George Clooney ne démérite pas avec Minuit dans l’univers mais se révèle, face à ces étendues polaires que sont la banquise, le cosmos et la post-apocalypse, un peu trop frileux pour appréhender pleinement la glaciale émotion qui peut en surgir.
La science-fiction est probablement l’un des genres qui met le plus en relief le dilemme du cinéma oscillant entre produit industriel de divertissement et expression artistique : les moyens qu’il mobilise impliquent un retour sur investissement, et les spectateurs qui s’embarquent dans l’espace attendent le plus souvent un cahier des charges bien défini.
Le nouveau film de George Clooney en est parfaitement conscient lorsqu’il parsème son exposition d’indices laissant envisager une dimension auteuriste : une certaine épure dans l’image, une relation des faits gangrénée de silences, et une robinsonnade pour le moins austère. Le récit alterné entre la terre et le vaisseau de retour ménage ainsi deux capsules à l’écart d’un réel inaccessible, dans une atmosphère à la fois feutrée et suffocante, qui progresse vers une impasse apocalyptique assez bien rendue.

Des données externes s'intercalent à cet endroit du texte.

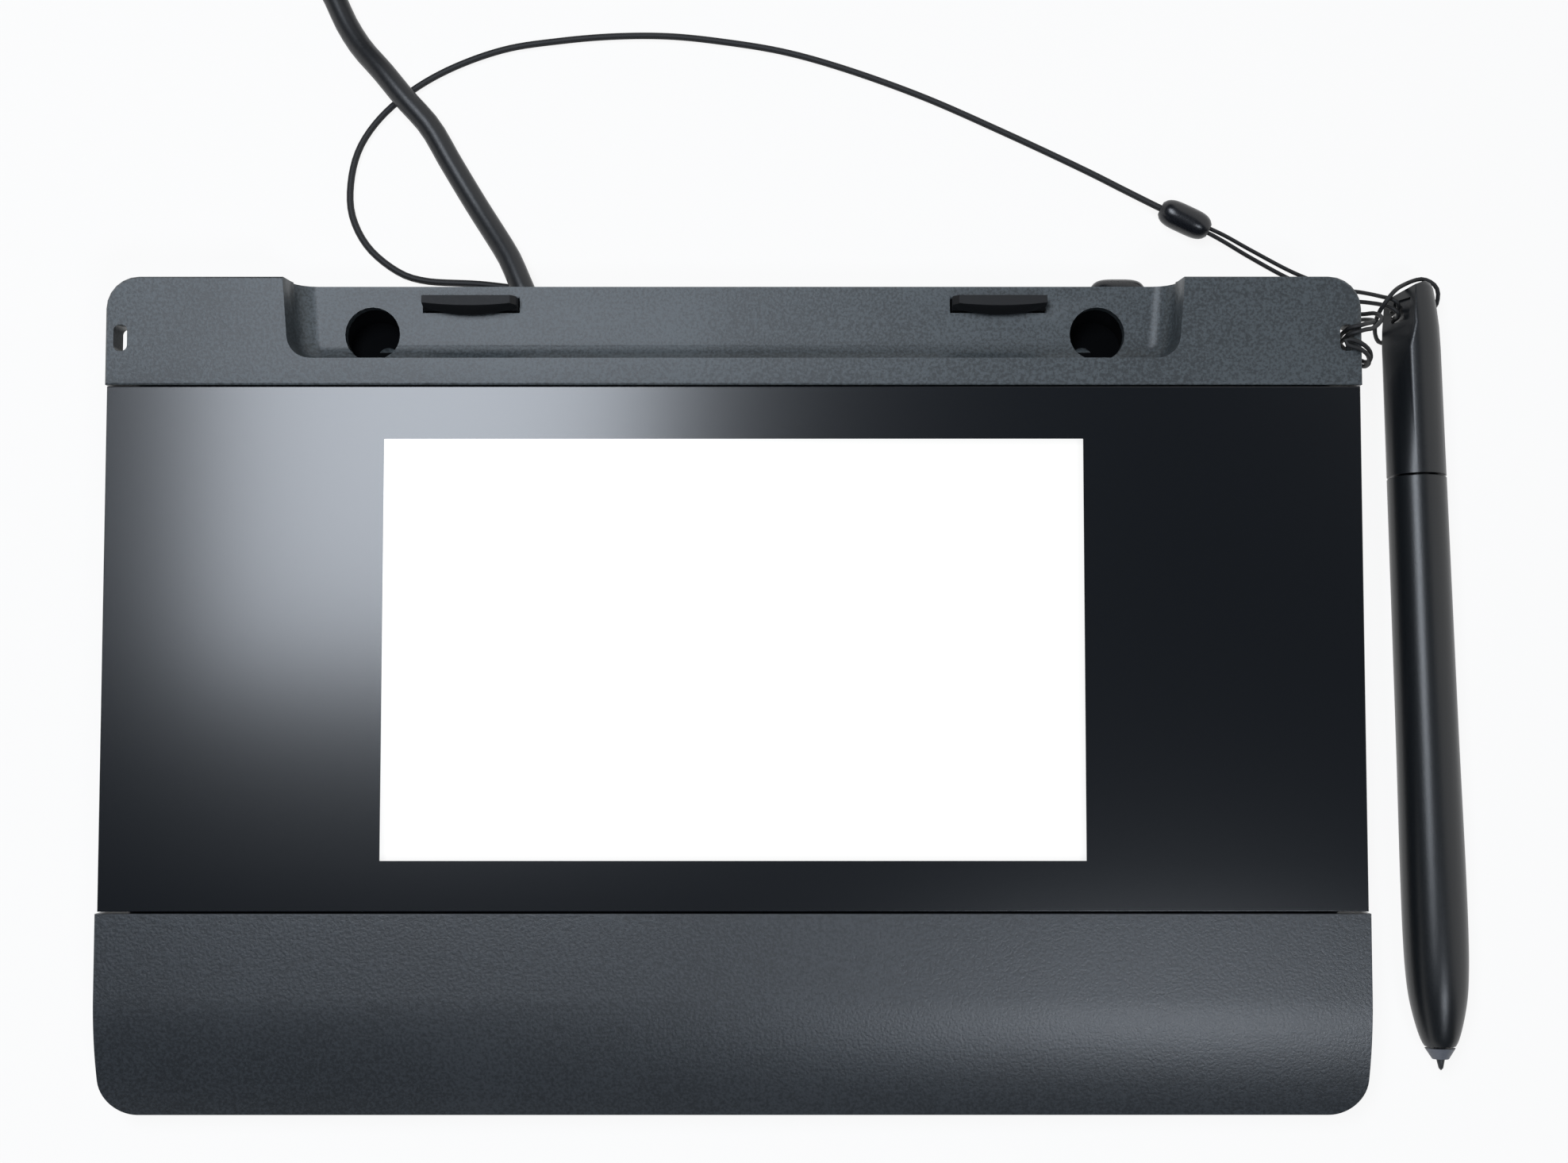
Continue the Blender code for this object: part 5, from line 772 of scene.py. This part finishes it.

Mais très vite pointent les petites balises attendues : la tendresse imposée au vieux bourru, soulignée par la musique assez pénible d’un Alexandre Desplat qu’on a connu plus subtil, le parcours semé d’embuches et les relations d’un équipage fonctionnant sur la cohésion, la classe à l’américaine random de tout astronaute, et le furieux désir de retrouver un home sweet home qui n’existe plus. Assez bien jouée, la partition reste dans l’équilibre général qui ne cherche pas à trop charger la barque, à l’image de ce mutisme bienvenu de la fillette, qui, s’il se justifie évidemment pour d’autres raisons, permet d’éviter bien des dérives.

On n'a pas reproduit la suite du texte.